Reproduce the entire listing word for word.

- - - -

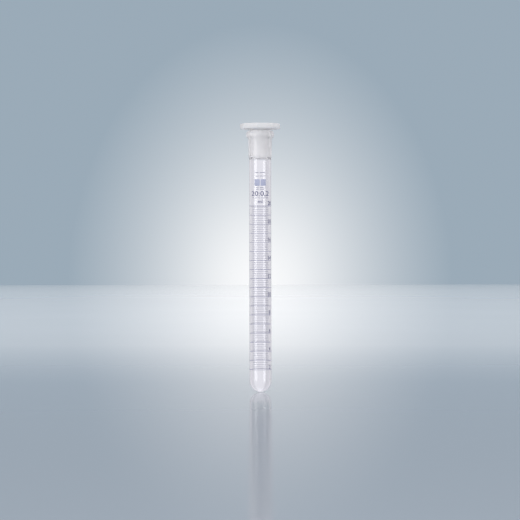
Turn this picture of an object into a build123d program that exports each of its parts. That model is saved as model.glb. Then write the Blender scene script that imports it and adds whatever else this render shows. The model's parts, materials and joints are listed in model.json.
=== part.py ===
from build123d import *
from math import cos, pi, radians, sin
import os

os.makedirs("parts", exist_ok=True)

# Graduated test tube for 20 ml in 0.2 ml steps, with a ground conical socket and a plastic stopper.
# Origin: on the axis, where the round bottom would touch a table. +Z up, the print faces -Y.

# ---- driving dimensions, mm ----
# barrel
tube_od = 16.0
tube_wall = 1.05
bottom_wall = 1.1  # a little thicker, where the round bottom is drawn together
capacity_ml = 20  # volume at the highest ring
clear_length = 33.8  # from the highest ring up to the neck

# conical socket and beaded rim
joint_bore = 14.5  # at the rim
joint_length = 19.0  # ground length
joint_taper = 0.1  # on the diameter
joint_wall = 1.25  # at the rim
neck_length = 2.0  # over which the barrel's bore runs into the ground taper
swell_length = 3.0  # over which the outside swells from barrel to socket
rim_height = 5.6
rim_stand = 1.6  # how far the bead stands out of the socket
rim_land = 0.25  # flat lip on top
rim_chamfer = 0.4  # lead-in at the mouth

# stopper
head_across_flats = 27.1
head_height = 4.0
head_turn = -8.0  # degrees from +X to a corner
head_gap = 1.0  # from the rim up to the head's underside
head_edge = 0.45
head_corner = 0.8
recess_across = 15.0  # shallow round recess in the top
recess_depth = 0.5
plug_length = 20.0  # below the rim
plug_wall = 1.1
plug_clearance = 0.06  # from the ribs to the ground socket, radial
plug_lead = 0.5  # rounding at the plug's lower lip
rib_count = 3
rib_height = 0.22
rib_width = 1.4

# scale
film = 0.045  # thickness of the fired enamel
ring_line = 0.24
mark_line = 0.18
marks_per_ml = 5
mark_half_angle = 45.0  # reach of a short mark to each side of the front
first_ring_ml = 2
numeral_step_ml = 2
numeral_height = 3.1
numeral_angle = 57.0  # middle of the numerals, to the right of the front
numeral_rise = 0.45  # clear of the ring below

# letters, as shares of their height
pen = 0.15
x_height = 0.7  # of the small letters
arch_r = 0.16  # in the middle of the stroke, for m and n
letter_width = 0.54
letter_gap = 0.16

# rows printed over the scale
unit_height = 2.6
reference_height = 0.9
reference_gap = 0.45  # between its letters, as a share of their height
capacity_height = 3.4
capacity_gap = 0.3  # likewise, and for the unit
bar_height = 0.3
bar_gap = 0.75  # between two bars of one row
lower_words = (2.0, 3.4)  # lengths of the bars in one row
lower_pitch = 1.15  # from one row of bars to the next
upper_words = (2.6, 4.0)
upper_pitch = 2.45
panel_height = 4.8
panel_width = 3.95
panel_split = 0.5
panel_corner = 0.5

# ---- sizes worked out from those ----
tube_r = tube_od / 2
bore_r = tube_r - tube_wall
bowl_z = bottom_wall + bore_r  # centre of the inner bowl
joint_r = joint_bore / 2
socket_r = joint_r + joint_wall
rim_r = socket_r + rim_stand
rim_round = rim_r - joint_r - rim_chamfer - rim_land
film_r = tube_r + film


def level(volume_ml):
    """height to which this volume fills the round-bottomed bore"""
    return bottom_wall + bore_r / 3 + volume_ml * 1000 / (pi * bore_r**2)


top_ring_z = level(capacity_ml)
neck_z = top_ring_z + clear_length  # top of the straight barrel
joint_end_z = neck_z + neck_length  # small end of the ground taper
rim_z = joint_end_z + joint_length
head_z = rim_z + head_gap
plug_z = rim_z - plug_length


def taper_r(z):
    """radius of the socket's ground cone, also beyond its ends"""
    return joint_r - (rim_z - z) * joint_taper / 2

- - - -

== Written answer ==
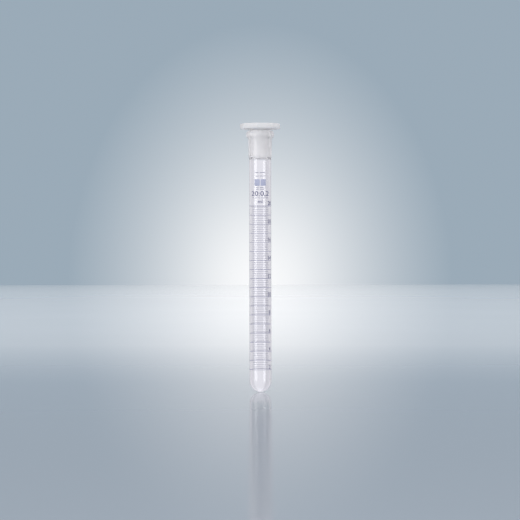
Turn this picture of an object into a build123d program that exports each of its parts. That model is saved as model.glb. Then write the Blender scene script that imports it and adds whatever else this render shows. The model's parts, materials and joints are listed in model.json.
=== part.py ===
from build123d import *
from math import cos, pi, radians, sin
import os

os.makedirs("parts", exist_ok=True)

# Graduated test tube for 20 ml in 0.2 ml steps, with a ground conical socket and a plastic stopper.
# Origin: on the axis, where the round bottom would touch a table. +Z up, the print faces -Y.

# ---- driving dimensions, mm ----
# barrel
tube_od = 16.0
tube_wall = 1.05
bottom_wall = 1.1  # a little thicker, where the round bottom is drawn together
capacity_ml = 20  # volume at the highest ring
clear_length = 33.8  # from the highest ring up to the neck

# conical socket and beaded rim
joint_bore = 14.5  # at the rim
joint_length = 19.0  # ground length
joint_taper = 0.1  # on the diameter
joint_wall = 1.25  # at the rim
neck_length = 2.0  # over which the barrel's bore runs into the ground taper
swell_length = 3.0  # over which the outside swells from barrel to socket
rim_height = 5.6
rim_stand = 1.6  # how far the bead stands out of the socket
rim_land = 0.25  # flat lip on top
rim_chamfer = 0.4  # lead-in at the mouth

# stopper
head_across_flats = 27.1
head_height = 4.0
head_turn = -8.0  # degrees from +X to a corner
head_gap = 1.0  # from the rim up to the head's underside
head_edge = 0.45
head_corner = 0.8
recess_across = 15.0  # shallow round recess in the top
recess_depth = 0.5
plug_length = 20.0  # below the rim
plug_wall = 1.1
plug_clearance = 0.06  # from the ribs to the ground socket, radial
plug_lead = 0.5  # rounding at the plug's lower lip
rib_count = 3
rib_height = 0.22
rib_width = 1.4

# scale
film = 0.045  # thickness of the fired enamel
ring_line = 0.24
mark_line = 0.18
marks_per_ml = 5
mark_half_angle = 45.0  # reach of a short mark to each side of the front
first_ring_ml = 2
numeral_step_ml = 2
numeral_height = 3.1
numeral_angle = 57.0  # middle of the numerals, to the right of the front
numeral_rise = 0.45  # clear of the ring below

# letters, as shares of their height
pen = 0.15
x_height = 0.7  # of the small letters
arch_r = 0.16  # in the middle of the stroke, for m and n
letter_width = 0.54
letter_gap = 0.16

# rows printed over the scale
unit_height = 2.6
reference_height = 0.9
reference_gap = 0.45  # between its letters, as a share of their height
capacity_height = 3.4
capacity_gap = 0.3  # likewise, and for the unit
bar_height = 0.3
bar_gap = 0.75  # between two bars of one row
lower_words = (2.0, 3.4)  # lengths of the bars in one row
lower_pitch = 1.15  # from one row of bars to the next
upper_words = (2.6, 4.0)
upper_pitch = 2.45
panel_height = 4.8
panel_width = 3.95
panel_split = 0.5
panel_corner = 0.5

# ---- sizes worked out from those ----
tube_r = tube_od / 2
bore_r = tube_r - tube_wall
bowl_z = bottom_wall + bore_r  # centre of the inner bowl
joint_r = joint_bore / 2
socket_r = joint_r + joint_wall
rim_r = socket_r + rim_stand
rim_round = rim_r - joint_r - rim_chamfer - rim_land
film_r = tube_r + film


def level(volume_ml):
    """height to which this volume fills the round-bottomed bore"""
    return bottom_wall + bore_r / 3 + volume_ml * 1000 / (pi * bore_r**2)


top_ring_z = level(capacity_ml)
neck_z = top_ring_z + clear_length  # top of the straight barrel
joint_end_z = neck_z + neck_length  # small end of the ground taper
rim_z = joint_end_z + joint_length
head_z = rim_z + head_gap
plug_z = rim_z - plug_length


def taper_r(z):
    """radius of the socket's ground cone, also beyond its ends"""
    return joint_r - (rim_z - z) * joint_taper / 2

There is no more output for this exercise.